Cortez was 20 years old.

"You know that chill you get down the back of your neck when you're walking down a dark alley? I had that the whole time I was over there," the now-57-year-old remembered.

At first, it was natural to want to befriend other Marines but that feeling was short-lived, he said.

"You really didn't want to make friends because you didn't know whether they were going to be there the next day," Cortez said.

Ray Simons was different, though. He constantly spoke of his family, Cortez said. A photograph of his wife and daughter sat on his desk in Danang, a reminder that a peaceful, more sane world existed outside of the war zone.

Cortez, accompanied by a handful of Ray Simons' brothers, on Wednesday visited his friend's mother, 91-year-old Elizabeth Simons.

"This brings back a lot of memories," said Avella's only Gold Star Mother, slightly overwhelmed by the number of visitors.

Ron Simons, another of Ray's seven brothers, then accompanied Cortez to PNC Bank at Washington Crown Center, North Franklin Township, to meet Lauri Dubich, the daughter his friend never knew.

The meeting was uneasy at first but within minutes the two had made plans to get together one evening while Cortez and his wife were in town.

"It's a little overwhelming," Dubich said. "You have a thousand questions to ask and when he shows up you forget them all."

She will have time to ask.

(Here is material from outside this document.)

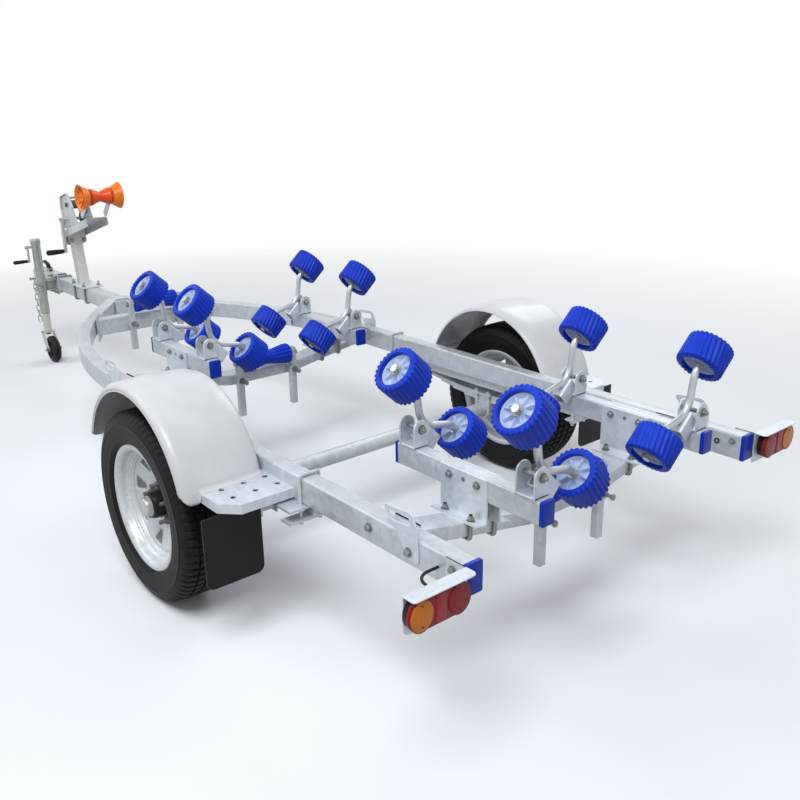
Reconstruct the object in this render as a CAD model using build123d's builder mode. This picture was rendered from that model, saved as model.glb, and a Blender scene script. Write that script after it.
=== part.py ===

Cortez plans to stay until Easter.

He wants to again visit Ray Simons' grave before then to spend time there by himself.

"It would have been nice to do something to prevent this from happening," Cortez said. "But, he could have been one of those who never came back."

Ray Otis Simons Jr. was one of 7,882 servicemen who died in Quang Tri province, one of the 14,536 Marines killed during the Vietnam conflict and one of 58,152 names engraved on the Vietnam War Memorial in Washington, D.C.